Yes, it is amazing the stuff you can find on good old CL  Thanks!


----------



## Rumy91989 (Dec 31, 2012)

They're all pretty unusual patterns... my High White sensors are going off but I might be wrong so I'll wait for someone with slightly more experience to make that call. I'm guessing if they're all still alive and kicking that probably the whole litter wasn't HW so they might just be very unusual. The fourth one looks a bit like a dalmatian marked little guy. The color on the first one is beige but I don't know the name for the marking. The third looks like he's maybe a blazed masked chocolate? 
Haha, they are all adorable regardless.  Congrats on the new babies!


----------



## TripMomma (Jul 14, 2013)

Thanks! I have never heard this term before...guess I better go Google  Here is a pic the breeder sent me of the 2 (maybe 3) litters that my boys came from. Lots of white on these babies, she did not mention that she has had any problems or deaths...not that she would I suppose. Hmmm. Let me know if more photos of my boys would help get a for sure ID on them. Thank you again!


----------



## LightningWolf (Jun 8, 2012)

Adorable boys 

Remy - Beige Blazed Bareback. From the blaze it looks like he's actually an over-marked Variegated. (not a HW marking).

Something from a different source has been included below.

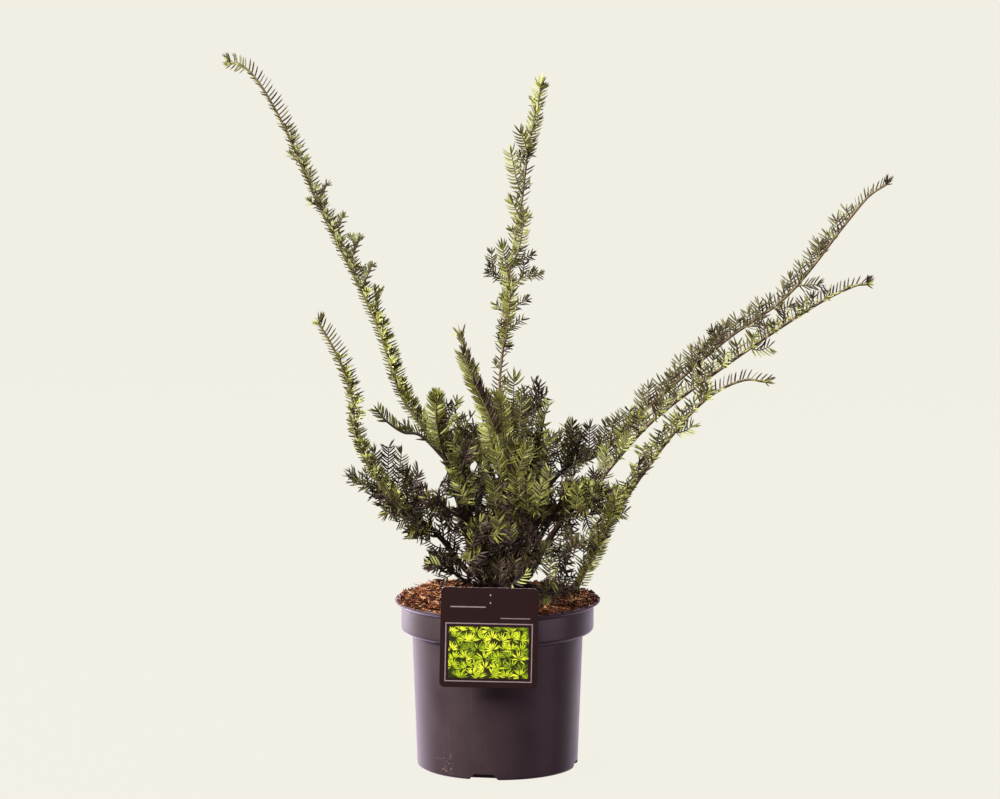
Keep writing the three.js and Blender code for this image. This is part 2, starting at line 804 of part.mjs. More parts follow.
// A mass: its stem, its twigs and their needles as one body, clear of its bough.
function makeMass(name) {
  const random = seededRandom(masses[name].seed + 1000);
  const { stemFootRadius, stemTipRadius, twigFootRadius, twigTipRadius, twigRootRadius } = branching;
  const stem = stems[name];
  const parts = [twigSolid(stem, stemFootRadius, stemTipRadius)];
  parts.push(...needlePairs(stem, needles.stemStep, 9, name, random));
  for (const path of twigPaths(name)) {
    parts.push(twigSolid(path, twigFootRadius, twigTipRadius, twigRootRadius));
    parts.push(...needlePairs(path, needles.twigStep, 8, name, random));
  }
  let solid = parts[0];
  for (const part of parts.slice(1)) {
    solid = solid.add(part);
  }
  return mainBody(solid.subtract(makeBough(masses[name].from[0], gap)));
}

const group = new THREE.Group();

function addPiece(name, shape, color, roughness) {
  const geometry = shape.isBufferGeometry ? shape : toGeometry(shape);
  const mesh = new THREE.Mesh(geometry, new THREE.MeshStandardMaterial({ color, roughness, metalness: 0 }));
  mesh.name = name;
  group.add(mesh);
  return mesh;
}

addPiece('pot', makePot(), 0x3a2f38, 0.45);
addPiece('soil', makeSoil(), 0x7a4e30, 0.95);

const cardMesh = addPiece('label_card', makeCard(), 0x2c1a1c, 0.35);
cardMesh.position.set(card.centreX, card.backY, card.centreZ);
cardMesh.rotation.set(Math.PI / 2, 0, radians(card.rollDegrees), 'YXZ');
addPiece('label_strip', makeStrip(), 0xd8d8d4, 0.4);

addPiece('trunk', makeTrunk(0), 0x5a4334, 0.9);
const trunkSpace = makeTrunk(gap);
for (const name of Object.keys(boughs)) {
  addPiece(name, mainBody(makeBough(name, 0).subtract(trunkSpace)), 0x6a4d36, 0.9);
}
for (const name of Object.keys(masses)) {
  addPiece(name, makeMass(name), 0x3f5a22, 0.6);
}

export default group;
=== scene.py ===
# A dwarf japanese yew in its nursery pot: long needled whips over a dense crown, bark, peat and a label card.

import math

import bpy
import numpy as np
from mathutils import Euler, Matrix, Vector


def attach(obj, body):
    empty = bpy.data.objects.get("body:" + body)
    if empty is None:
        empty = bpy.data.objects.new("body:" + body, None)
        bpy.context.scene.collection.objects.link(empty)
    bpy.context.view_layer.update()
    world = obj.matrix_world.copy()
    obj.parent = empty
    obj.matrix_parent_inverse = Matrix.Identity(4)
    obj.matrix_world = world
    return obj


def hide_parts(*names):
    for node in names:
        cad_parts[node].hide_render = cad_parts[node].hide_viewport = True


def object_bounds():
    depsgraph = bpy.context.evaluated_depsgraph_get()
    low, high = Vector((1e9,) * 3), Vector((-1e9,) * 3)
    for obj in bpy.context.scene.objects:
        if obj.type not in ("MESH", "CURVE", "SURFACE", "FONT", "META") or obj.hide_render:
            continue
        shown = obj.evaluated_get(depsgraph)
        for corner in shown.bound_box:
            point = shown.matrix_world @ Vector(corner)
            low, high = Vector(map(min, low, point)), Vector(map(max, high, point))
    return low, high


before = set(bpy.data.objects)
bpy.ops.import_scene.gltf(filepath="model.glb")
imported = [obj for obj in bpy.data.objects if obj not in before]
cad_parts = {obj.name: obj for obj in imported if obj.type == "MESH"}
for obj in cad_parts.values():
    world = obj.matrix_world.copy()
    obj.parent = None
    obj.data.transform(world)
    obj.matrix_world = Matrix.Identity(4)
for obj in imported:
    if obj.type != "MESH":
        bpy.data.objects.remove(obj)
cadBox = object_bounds()
mm = 0.001
up = Vector((0, 0, 1))


# Small helpers

def deselectAll():
    if bpy.context.mode != "OBJECT":
        bpy.ops.object.mode_set(mode="OBJECT")
    bpy.ops.object.select_all(action="DESELECT")


def makeActive(piece, *others):
    deselectAll()
    for selected in (piece, *others):
        selected.select_set(True)
    bpy.context.view_layer.objects.active = piece


def editAll():
    bpy.ops.object.mode_set(mode="EDIT")
    bpy.ops.mesh.select_all(action="SELECT")


def endEditing():
    # All faces are turned outwards first.
    bpy.ops.mesh.select_all(action="SELECT")
    bpy.ops.mesh.normals_make_consistent(inside=False)
    bpy.ops.object.mode_set(mode="OBJECT")


def joinPieces(pieces):
    makeActive(*pieces)
    bpy.ops.object.join()
    return bpy.context.object


def removePieces(*pieces):
    makeActive(*pieces)
    bpy.ops.object.delete()


def applyModifier(piece, kind, **settings):
    makeActive(piece)
    bpy.ops.object.modifier_add(type=kind)
    modifier = piece.modifiers[-1]
    for name, value in settings.items():
        setattr(modifier, name, value)
    bpy.ops.object.modifier_apply(modifier=modifier.name)


def addRelief(piece, layers, direction, midLevel, group=""):
    # Each layer is a texture's name and kind, its grain in millimetres and the height that it gives.
    for name, kind, grain, height in layers:
        texture = bpy.data.textures.new(name, kind)
        texture.noise_scale = grain * mm
        applyModifier(piece, "DISPLACE", texture=texture, texture_coords="LOCAL", direction=direction,
                      strength=height * mm, mid_level=midLevel, vertex_group=group)


def smoothByAngle(piece, degrees):
    makeActive(piece)
    bpy.ops.object.shade_smooth_by_angle(angle=math.radians(degrees))


def finishPiece(piece, slot, nodes, *materials):
    for material in materials:
        piece.data.materials.append(material)
    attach(piece, "root")
    if nodes:
        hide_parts(*nodes)


def addObject(name, data):
    piece = bpy.data.objects.new(name, data)
    bpy.context.scene.collection.objects.link(piece)
    return piece


def meshPiece(name, points, faces, materialOfFace=None):
    mesh = bpy.data.meshes.new(name)
    mesh.from_pydata(points, [], faces)
    if materialOfFace is not None:
        mesh.polygons.foreach_set("material_index", materialOfFace)
    mesh.update()
    return addObject(name, mesh)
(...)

Bumblebee - Black Variegated

Hiccup - Mink? Patch. Can be a high white marking, but judging from the others I'm going with he's not a high white. Can you get some more pictures of him?

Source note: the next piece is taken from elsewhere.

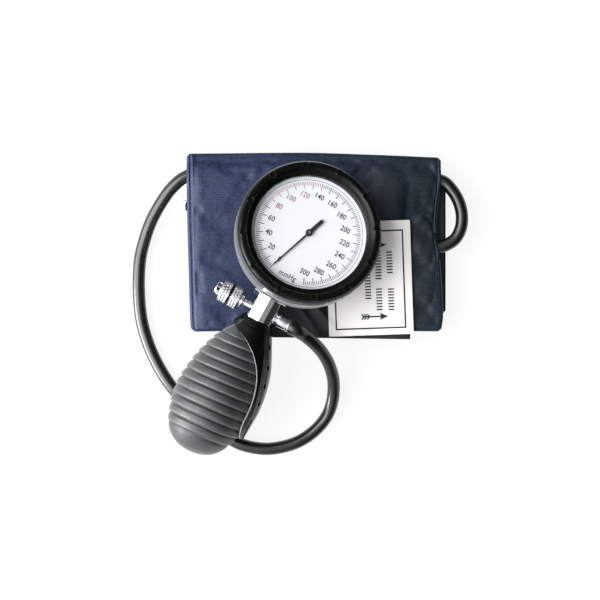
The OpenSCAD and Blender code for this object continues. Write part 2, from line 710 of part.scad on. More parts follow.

Star - Black overmarked Dalmatian (can also be called overmarked masked or patched if you want).

I'm not spying high whites, I'm just spying a ton of variegated rats selectively bred for blazes instead of head spots (very common).


----------



## Rumy91989 (Dec 31, 2012)

LightningWolf said:


> Adorable boys
> 
> Remy - Beige Blazed Bareback. From the blaze it looks like he's actually an over-marked Variegated. (not a HW marking).
> 
> ...


I figured. I'm getting better at turning my unnecessary alarm off.


----------



## TripMomma (Jul 14, 2013)

Thanks! Glad to hear I may not need to be overly worried. I did read up on MC and High Whites, so sad. I need to try and get some better pics of Remy, that beige color is kinda hard to photograph, for my limited skills anyway. Here are a couple more of Hiccup...  Another of Bumblebee  And a few of Star     I could take pictures of them all day long I think LOL!


----------



## TripMomma (Jul 14, 2013)

I asked the breeder for a little more info on my boys. She said she wasn't 100% but is pretty sure the Dad of my boys came from a HW mother bred to a naked father. The mother of my dumbos had black hooded mom and dad. The mother of my regular eared boy had a tan self mom and black hooded dad. Here is a pic of the two moms and the dad....the dad is the white rat, the mom of the dumbo babies is the one in back, the mom of the regular boy is the beige girl in front. She said this was both moms 1st litter but that the male had fathered another one or two...no babies have died on her


----------



## mnesson (Jun 18, 2013)

All four of them are adorable! And the picture from the breeder with all of the babies in the bathtub melts my heart! 

All of your boys' markings are outstanding. I am a huge fan of hiccup.  

Good luck with your mischeif!


----------



## Mitsy (Apr 8, 2013)

I love hiccup he's adorable.


Sent from Petguide.com Free App


----------



## TripMomma (Jul 14, 2013)

Thanks guys!


----------



## evander (Jun 30, 2013)

Wow!! 4 children under 5 and 4 rats!! Are you super mom??!!  lol

The ratties are all adorable!!


----------



## TripMomma (Jul 14, 2013)

May be just a touch crazy I guess LOL Thanks!


----------